DATA –
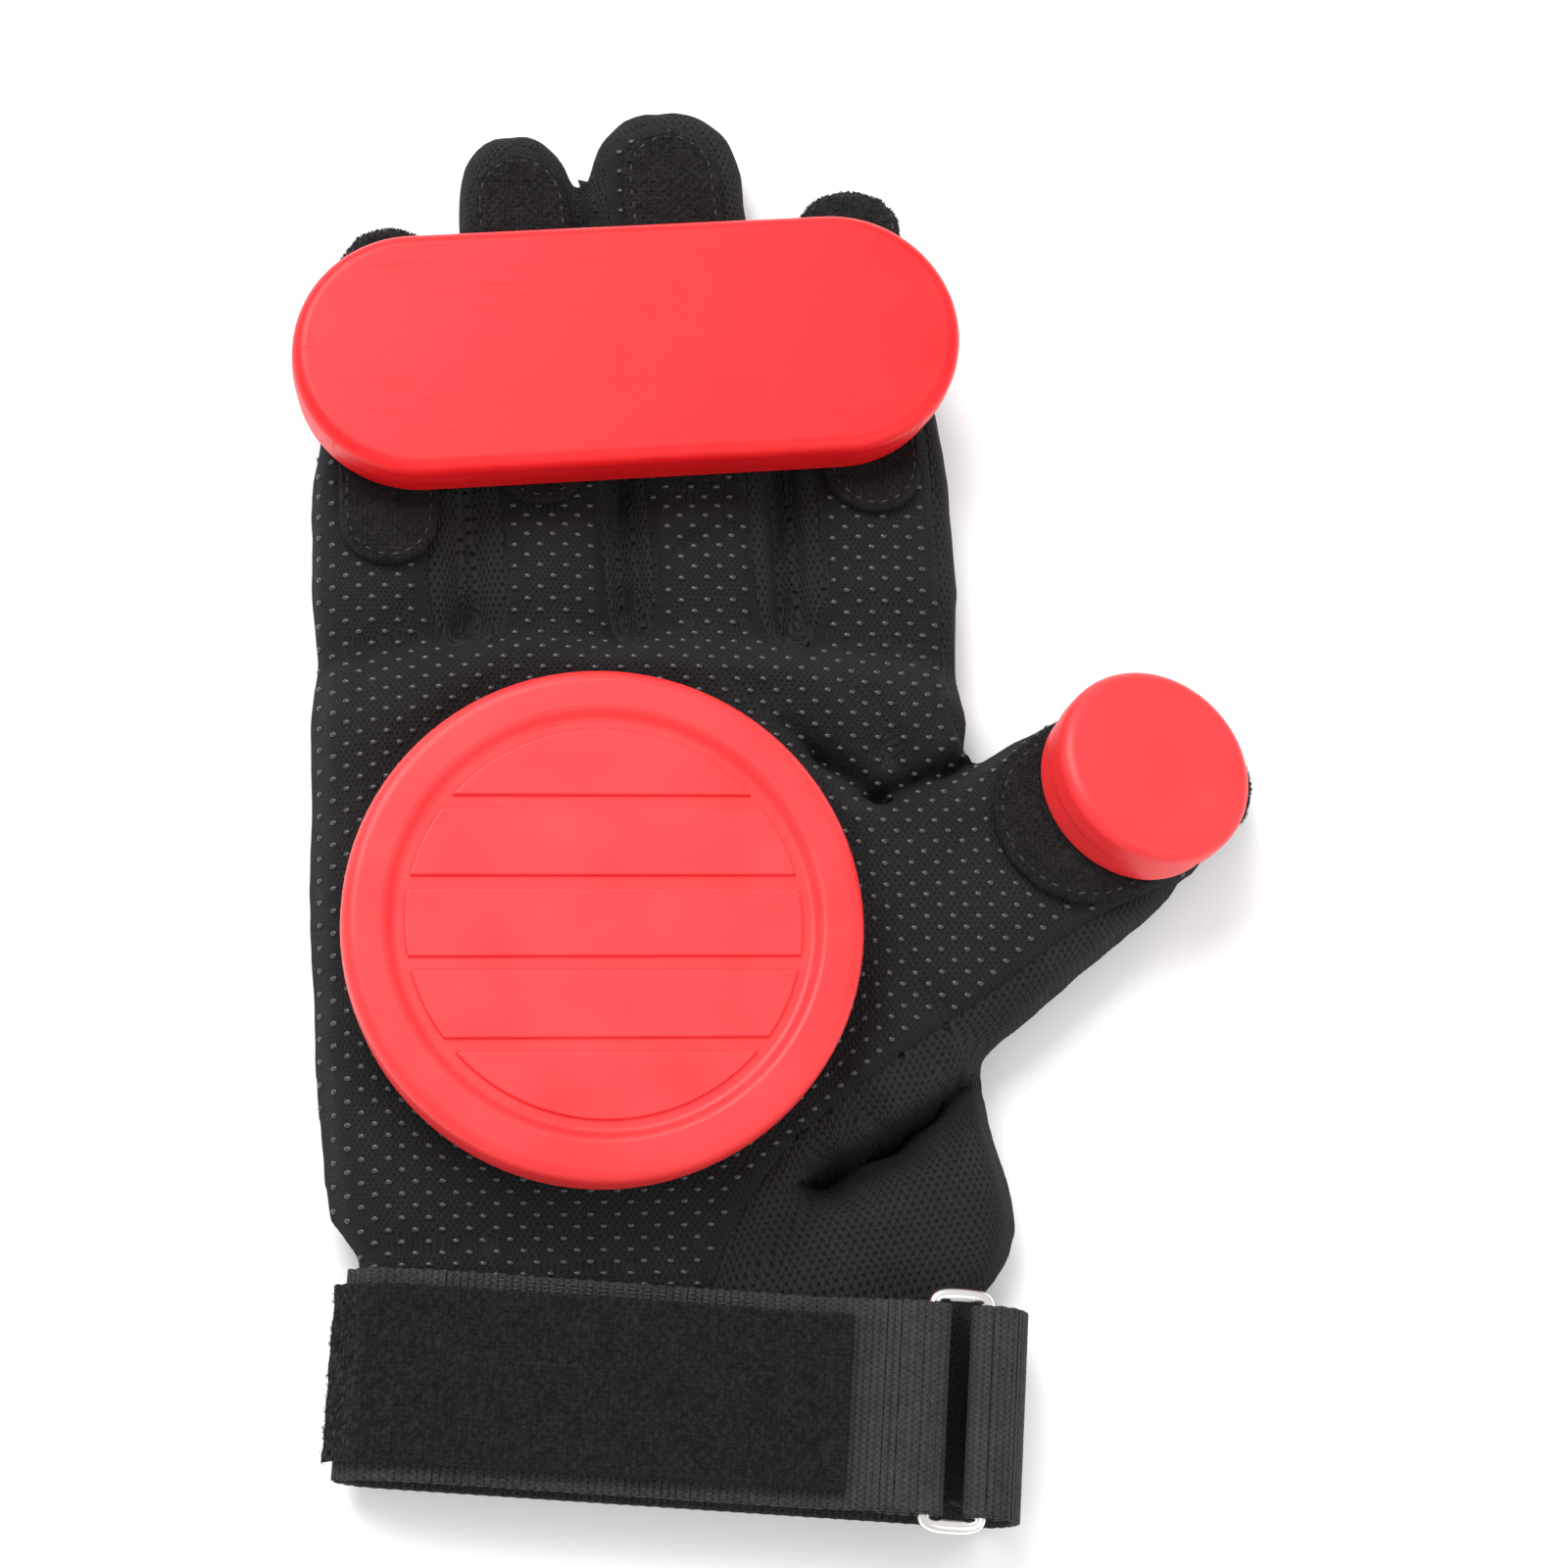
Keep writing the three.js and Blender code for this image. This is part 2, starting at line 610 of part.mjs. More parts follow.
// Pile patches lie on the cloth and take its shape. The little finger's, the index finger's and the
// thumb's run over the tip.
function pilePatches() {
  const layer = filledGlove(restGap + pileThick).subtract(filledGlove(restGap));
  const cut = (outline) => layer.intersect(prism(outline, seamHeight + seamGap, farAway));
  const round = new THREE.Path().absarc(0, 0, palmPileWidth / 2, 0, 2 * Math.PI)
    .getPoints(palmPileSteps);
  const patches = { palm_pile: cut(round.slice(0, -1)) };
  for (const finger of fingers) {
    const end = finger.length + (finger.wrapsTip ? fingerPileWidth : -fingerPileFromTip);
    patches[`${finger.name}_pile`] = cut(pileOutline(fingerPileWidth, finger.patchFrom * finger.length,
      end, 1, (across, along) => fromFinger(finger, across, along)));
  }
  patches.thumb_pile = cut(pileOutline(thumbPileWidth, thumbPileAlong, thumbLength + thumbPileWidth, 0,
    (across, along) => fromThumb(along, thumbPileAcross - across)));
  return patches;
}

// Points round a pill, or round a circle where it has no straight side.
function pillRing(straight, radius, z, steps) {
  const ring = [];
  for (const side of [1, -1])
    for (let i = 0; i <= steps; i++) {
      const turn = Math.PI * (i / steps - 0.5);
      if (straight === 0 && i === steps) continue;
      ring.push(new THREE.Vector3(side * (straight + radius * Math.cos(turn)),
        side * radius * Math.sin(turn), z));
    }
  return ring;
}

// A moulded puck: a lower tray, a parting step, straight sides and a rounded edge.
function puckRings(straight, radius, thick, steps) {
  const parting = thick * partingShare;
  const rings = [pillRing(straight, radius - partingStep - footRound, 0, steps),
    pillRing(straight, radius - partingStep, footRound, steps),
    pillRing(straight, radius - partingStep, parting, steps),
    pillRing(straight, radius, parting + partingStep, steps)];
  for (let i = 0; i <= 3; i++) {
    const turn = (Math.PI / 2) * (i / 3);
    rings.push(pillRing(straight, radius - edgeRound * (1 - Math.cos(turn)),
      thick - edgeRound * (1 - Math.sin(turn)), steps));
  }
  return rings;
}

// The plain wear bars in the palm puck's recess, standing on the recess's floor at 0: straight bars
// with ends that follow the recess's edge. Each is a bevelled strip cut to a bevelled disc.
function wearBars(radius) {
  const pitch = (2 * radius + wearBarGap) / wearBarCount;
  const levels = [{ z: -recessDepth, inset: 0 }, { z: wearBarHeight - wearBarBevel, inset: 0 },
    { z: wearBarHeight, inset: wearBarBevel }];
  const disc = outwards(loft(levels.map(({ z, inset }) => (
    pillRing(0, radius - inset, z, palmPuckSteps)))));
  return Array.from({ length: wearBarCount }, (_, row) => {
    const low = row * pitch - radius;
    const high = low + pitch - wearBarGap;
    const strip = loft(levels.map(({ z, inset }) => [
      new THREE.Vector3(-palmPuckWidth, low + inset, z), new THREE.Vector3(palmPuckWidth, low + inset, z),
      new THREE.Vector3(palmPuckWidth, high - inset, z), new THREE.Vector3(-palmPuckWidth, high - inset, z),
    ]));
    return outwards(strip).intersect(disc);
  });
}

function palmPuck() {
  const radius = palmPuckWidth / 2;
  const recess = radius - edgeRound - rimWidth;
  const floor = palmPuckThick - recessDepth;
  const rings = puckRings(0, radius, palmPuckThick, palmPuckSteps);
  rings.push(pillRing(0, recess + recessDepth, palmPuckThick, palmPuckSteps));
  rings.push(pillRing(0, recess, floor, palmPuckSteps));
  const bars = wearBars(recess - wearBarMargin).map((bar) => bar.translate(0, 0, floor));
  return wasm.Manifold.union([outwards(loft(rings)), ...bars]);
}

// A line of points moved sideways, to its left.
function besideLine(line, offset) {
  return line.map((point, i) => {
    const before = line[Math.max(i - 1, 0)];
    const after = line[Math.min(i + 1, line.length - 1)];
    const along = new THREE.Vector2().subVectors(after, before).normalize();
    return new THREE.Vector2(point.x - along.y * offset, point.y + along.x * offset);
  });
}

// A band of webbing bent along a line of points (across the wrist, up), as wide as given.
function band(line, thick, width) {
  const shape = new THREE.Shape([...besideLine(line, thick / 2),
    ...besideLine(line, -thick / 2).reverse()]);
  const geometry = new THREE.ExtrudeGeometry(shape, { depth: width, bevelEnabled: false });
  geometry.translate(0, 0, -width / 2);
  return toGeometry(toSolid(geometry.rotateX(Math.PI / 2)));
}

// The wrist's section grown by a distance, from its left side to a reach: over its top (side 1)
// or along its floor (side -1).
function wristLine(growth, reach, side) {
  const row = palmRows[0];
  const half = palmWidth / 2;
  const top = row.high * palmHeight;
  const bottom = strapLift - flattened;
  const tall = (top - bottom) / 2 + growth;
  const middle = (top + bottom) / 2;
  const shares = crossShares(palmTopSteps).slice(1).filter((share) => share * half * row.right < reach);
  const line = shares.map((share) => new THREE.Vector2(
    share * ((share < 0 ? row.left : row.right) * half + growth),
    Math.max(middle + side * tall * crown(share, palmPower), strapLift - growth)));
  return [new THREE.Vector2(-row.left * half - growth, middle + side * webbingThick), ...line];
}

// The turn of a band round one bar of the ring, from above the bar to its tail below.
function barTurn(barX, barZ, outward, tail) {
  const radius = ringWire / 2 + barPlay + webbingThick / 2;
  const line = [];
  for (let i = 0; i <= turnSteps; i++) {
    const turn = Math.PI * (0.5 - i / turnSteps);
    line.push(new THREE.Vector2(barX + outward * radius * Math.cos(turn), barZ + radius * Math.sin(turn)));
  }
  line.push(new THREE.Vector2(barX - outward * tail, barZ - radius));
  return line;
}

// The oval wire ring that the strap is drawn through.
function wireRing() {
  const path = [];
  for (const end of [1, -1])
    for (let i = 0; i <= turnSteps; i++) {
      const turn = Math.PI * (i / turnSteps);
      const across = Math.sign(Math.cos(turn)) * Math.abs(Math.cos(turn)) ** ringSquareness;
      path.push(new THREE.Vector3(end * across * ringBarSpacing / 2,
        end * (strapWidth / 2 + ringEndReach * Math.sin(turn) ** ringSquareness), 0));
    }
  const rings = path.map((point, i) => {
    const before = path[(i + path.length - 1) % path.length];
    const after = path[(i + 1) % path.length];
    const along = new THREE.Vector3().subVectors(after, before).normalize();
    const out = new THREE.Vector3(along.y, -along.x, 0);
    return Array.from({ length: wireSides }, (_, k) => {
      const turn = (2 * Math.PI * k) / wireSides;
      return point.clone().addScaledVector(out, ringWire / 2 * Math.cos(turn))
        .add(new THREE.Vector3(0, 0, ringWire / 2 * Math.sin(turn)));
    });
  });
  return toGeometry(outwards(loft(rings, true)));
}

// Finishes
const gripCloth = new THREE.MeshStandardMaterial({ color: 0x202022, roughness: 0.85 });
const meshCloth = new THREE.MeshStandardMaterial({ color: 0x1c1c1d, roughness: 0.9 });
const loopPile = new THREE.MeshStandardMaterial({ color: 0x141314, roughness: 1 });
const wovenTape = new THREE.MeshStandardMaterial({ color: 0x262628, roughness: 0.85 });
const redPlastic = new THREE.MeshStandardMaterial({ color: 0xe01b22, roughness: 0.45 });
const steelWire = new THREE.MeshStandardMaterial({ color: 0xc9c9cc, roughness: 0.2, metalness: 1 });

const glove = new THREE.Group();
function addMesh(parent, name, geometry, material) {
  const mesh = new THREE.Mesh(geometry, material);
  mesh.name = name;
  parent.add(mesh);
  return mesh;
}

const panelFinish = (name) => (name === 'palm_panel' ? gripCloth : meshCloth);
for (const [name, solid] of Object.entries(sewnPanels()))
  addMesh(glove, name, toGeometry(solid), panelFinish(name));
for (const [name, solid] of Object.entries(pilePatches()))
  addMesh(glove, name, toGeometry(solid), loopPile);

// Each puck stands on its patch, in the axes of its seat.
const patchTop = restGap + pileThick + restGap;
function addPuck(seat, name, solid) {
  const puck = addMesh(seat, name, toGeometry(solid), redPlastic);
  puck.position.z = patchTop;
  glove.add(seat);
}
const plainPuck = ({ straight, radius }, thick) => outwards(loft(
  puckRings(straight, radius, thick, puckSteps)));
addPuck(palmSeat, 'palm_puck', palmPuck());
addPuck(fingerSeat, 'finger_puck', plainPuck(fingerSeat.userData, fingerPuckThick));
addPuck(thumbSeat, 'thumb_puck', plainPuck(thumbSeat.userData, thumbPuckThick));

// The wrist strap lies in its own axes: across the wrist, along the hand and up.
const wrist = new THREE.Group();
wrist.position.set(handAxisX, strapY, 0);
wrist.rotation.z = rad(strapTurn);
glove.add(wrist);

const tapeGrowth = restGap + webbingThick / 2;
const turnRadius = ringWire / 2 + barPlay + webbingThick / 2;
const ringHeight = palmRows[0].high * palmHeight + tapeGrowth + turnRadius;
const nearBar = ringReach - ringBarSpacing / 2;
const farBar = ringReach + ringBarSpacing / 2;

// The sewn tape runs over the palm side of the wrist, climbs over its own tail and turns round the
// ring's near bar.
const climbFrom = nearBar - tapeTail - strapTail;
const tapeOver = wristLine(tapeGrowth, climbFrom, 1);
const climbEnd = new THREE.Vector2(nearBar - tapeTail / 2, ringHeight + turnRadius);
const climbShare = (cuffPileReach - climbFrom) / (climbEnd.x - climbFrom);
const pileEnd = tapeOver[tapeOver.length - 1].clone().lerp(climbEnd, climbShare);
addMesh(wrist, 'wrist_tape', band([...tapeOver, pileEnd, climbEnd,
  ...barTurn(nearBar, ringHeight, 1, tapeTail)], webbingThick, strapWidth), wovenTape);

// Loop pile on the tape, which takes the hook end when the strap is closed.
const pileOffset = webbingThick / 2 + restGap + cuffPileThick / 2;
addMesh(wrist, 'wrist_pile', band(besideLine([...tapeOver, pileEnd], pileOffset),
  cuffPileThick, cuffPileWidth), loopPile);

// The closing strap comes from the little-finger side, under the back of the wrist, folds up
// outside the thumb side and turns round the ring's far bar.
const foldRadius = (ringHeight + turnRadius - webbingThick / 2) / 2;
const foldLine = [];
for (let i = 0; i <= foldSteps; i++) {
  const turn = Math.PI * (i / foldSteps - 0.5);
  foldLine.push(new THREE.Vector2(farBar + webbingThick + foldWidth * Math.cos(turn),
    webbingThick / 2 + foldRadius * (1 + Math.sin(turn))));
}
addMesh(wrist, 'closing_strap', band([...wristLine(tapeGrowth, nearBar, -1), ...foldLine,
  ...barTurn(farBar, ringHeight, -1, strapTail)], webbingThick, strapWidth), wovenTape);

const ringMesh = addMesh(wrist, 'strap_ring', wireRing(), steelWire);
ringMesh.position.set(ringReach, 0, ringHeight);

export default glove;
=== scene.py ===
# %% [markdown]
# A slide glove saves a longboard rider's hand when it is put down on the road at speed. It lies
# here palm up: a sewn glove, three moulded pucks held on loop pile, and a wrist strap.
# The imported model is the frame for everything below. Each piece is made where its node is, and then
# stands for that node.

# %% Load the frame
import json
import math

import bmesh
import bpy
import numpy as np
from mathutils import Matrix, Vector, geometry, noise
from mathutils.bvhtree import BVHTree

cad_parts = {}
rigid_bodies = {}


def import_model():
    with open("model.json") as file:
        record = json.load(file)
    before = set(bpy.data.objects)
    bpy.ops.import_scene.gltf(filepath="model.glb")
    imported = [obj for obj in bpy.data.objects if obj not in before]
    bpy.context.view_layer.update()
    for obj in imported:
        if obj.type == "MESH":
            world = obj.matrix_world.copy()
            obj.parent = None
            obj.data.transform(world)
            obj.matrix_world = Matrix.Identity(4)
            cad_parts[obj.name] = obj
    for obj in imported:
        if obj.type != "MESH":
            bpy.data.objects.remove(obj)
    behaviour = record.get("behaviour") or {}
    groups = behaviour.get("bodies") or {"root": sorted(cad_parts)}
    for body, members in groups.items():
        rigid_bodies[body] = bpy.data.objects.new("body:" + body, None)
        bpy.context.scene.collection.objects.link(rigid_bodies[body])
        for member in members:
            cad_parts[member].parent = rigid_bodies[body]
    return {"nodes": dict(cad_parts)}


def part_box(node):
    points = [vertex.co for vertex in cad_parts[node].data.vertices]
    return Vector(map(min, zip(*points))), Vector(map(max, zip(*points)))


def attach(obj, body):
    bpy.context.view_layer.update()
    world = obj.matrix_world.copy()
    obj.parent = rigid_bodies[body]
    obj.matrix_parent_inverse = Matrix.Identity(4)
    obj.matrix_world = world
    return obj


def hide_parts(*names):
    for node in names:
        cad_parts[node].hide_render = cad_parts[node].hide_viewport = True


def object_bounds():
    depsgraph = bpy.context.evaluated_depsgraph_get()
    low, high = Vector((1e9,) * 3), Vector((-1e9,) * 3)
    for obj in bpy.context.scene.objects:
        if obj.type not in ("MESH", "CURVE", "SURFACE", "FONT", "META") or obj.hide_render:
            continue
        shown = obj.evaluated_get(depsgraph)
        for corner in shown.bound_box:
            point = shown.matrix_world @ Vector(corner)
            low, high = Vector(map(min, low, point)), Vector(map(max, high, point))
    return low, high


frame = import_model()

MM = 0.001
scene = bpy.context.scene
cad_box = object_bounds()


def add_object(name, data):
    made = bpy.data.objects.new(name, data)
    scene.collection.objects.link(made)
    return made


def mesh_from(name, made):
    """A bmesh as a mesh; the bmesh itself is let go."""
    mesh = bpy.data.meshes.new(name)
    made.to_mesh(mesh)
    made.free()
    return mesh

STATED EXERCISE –
Transcribe each line of the data above, unaltered, from the one where "addMesh(wrist, 'strap_ring', wireRing(), steelWire);" appears to the one where "before = set(bpy.data.objects)" appears, inclusive of both.

THE RESULT –
const ringMesh = addMesh(wrist, 'strap_ring', wireRing(), steelWire);
ringMesh.position.set(ringReach, 0, ringHeight);

export default glove;
=== scene.py ===
# %% [markdown]
# A slide glove saves a longboard rider's hand when it is put down on the road at speed. It lies
# here palm up: a sewn glove, three moulded pucks held on loop pile, and a wrist strap.
# The imported model is the frame for everything below. Each piece is made where its node is, and then
# stands for that node.

# %% Load the frame
import json
import math

import bmesh
import bpy
import numpy as np
from mathutils import Matrix, Vector, geometry, noise
from mathutils.bvhtree import BVHTree

cad_parts = {}
rigid_bodies = {}


def import_model():
    with open("model.json") as file:
        record = json.load(file)
    before = set(bpy.data.objects)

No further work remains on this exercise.